Smoking materials are the leading cause of fire deaths in the United States. The majority of smoking material related fires that end in injury or death started in the living room or bedroom. As such, people are encouraged to smoke outdoors. However, smoking outdoors also carries the risk of unintentional fires.
Tips for handling cigarettes and other smoking materials:
- Use deep, sturdy ashtrays and don't discard butts and ashes in flower pots or a bucket;
- Make sure the smoking material is extinguished all the way before returning inside.

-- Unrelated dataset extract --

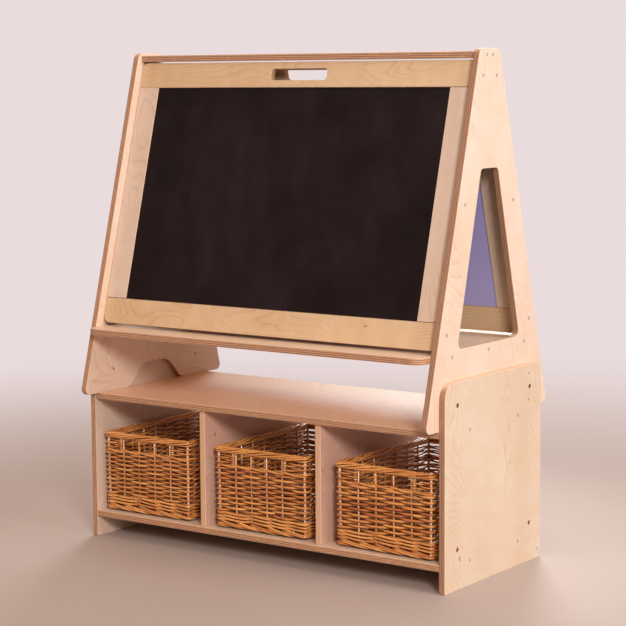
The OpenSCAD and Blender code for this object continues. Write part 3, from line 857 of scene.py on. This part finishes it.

It may be necessary to douse the ashtray with water;
- Before discarding the butts or ashes into the trash can, again check to make sure they are out;
- Check under furniture cushions and in other places people smoke for cigarette butts that may have fallen out of sight;
- Keep matches and lighters out of the reach and sight of children;
- Never smoke in a home where oxygen is being used; and,
- If you smoke, choose fire-safe cigarettes as they are less likely to cause fires. A fire-safe cigarette has a reduced propensity to burn when left unattended. The most common fire-safe technology used by cigarette manufacturers is to wrap cigarettes with two or three thin bands of less-porous paper that act as "speed bumps" to slow down a burning cigarette. If a fire-safe cigarette is left unattended, the burning tobacco will reach one of these speed bumps and self-extinguish.